La Maison Française, the cultural arm of the French Embassy, hosts a series of concerts, generally featuring French artists, some of which have just been announced. Following up on a marathon performance of the complete cycle of Beethoven’s piano sonatas, over nine consecutive days in 2009, pianist François-Frédéric Guy will team up with violinist Tedi Papavrami this fall, to perform all of Beethoven’s sonatas for violin and piano (October 28 to 30). The early music offerings include violinist Riccardo Minasi, cellist Beiliang Zhu, and harpsichordist Kenneth Weiss playing Baroque sonatas (October 19) and La Rêveuse Ensemble (March 28), and contemporary music will be represented by the unorthodox soprano Donatienne Michel-Dansac (February 15) and the always entertaining Quatuor Diotima (April 12), with a new second violinist, Vanessa Szigeti, replacing Naaman Sluchin. Other concerts worth hearing include flutist Mathieu Dufour (December 5) and violinist Nemanja Radulovic and pianist Laure Favre-Kahn (May 22).
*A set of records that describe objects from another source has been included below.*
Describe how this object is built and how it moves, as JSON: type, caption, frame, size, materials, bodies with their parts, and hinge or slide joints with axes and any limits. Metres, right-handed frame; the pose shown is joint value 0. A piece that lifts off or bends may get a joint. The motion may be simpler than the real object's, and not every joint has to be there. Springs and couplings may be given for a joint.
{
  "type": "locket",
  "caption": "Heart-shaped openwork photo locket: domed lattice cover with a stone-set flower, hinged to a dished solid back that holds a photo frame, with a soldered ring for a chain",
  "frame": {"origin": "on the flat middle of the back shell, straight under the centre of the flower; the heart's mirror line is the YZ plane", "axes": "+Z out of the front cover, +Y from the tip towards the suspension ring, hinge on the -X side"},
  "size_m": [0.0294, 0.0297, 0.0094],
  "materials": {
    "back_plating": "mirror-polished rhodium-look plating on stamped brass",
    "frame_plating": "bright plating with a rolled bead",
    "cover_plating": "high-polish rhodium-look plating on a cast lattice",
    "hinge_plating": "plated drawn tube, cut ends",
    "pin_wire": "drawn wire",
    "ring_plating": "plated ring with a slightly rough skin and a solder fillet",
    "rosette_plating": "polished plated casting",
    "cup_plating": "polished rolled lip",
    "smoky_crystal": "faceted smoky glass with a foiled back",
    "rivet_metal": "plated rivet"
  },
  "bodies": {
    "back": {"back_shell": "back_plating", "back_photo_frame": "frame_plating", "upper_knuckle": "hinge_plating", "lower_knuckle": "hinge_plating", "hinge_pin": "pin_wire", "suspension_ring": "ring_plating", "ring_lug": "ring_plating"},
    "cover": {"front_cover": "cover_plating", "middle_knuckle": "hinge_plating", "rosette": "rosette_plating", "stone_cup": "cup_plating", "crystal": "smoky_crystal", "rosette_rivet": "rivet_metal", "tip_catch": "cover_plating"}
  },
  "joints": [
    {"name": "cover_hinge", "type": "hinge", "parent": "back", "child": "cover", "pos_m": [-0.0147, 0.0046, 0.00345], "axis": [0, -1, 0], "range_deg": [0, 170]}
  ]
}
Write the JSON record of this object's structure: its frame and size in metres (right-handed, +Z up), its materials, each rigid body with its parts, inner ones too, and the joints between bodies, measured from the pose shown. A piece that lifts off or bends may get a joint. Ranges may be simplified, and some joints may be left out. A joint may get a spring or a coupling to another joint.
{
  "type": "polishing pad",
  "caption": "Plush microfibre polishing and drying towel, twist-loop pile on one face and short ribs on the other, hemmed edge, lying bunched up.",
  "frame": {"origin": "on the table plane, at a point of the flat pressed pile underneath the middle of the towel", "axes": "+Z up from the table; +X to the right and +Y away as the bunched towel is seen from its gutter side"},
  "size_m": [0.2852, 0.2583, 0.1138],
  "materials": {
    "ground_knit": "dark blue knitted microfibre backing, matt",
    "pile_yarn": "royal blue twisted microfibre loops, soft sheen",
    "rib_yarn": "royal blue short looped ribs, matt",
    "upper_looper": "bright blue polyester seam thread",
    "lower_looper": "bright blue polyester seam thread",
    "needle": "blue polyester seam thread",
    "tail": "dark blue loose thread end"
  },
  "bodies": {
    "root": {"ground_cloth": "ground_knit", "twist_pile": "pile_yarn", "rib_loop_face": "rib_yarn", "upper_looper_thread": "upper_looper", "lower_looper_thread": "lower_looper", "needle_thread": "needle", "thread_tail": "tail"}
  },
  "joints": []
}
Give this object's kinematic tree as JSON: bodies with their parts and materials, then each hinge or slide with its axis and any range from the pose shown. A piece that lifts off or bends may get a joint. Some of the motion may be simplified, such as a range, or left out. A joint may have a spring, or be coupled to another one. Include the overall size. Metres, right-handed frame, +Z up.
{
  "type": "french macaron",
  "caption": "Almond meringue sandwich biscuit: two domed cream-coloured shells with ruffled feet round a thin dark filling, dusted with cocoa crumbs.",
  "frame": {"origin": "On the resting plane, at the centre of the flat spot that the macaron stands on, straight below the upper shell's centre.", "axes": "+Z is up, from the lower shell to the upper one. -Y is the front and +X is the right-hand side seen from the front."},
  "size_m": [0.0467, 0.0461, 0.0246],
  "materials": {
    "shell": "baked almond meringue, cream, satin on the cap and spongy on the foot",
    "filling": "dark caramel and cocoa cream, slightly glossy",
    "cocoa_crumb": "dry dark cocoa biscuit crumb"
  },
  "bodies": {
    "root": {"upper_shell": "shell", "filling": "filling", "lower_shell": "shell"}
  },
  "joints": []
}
For those north of the city, the concerts presented by the Candlelight Concert Society, in the Smith Theater at Howard Community College (Columbia, Md.), are a good option. String quartets are in abundance next season, with concerts by the Ying Quartet (October 1), the Escher Quartet (with guitarist Jason Vieaux, November 19), the Pacifica Quartet (December 3), the American and Ariel Quartets (January 28), and the Borealis Quartet (April 14). Other performances include the flamboyant, mohawk-sporting violinist Hahn-Bin (January 14), the Gryphon Trio (February 18), and pianist Soyeon Lee (March 17).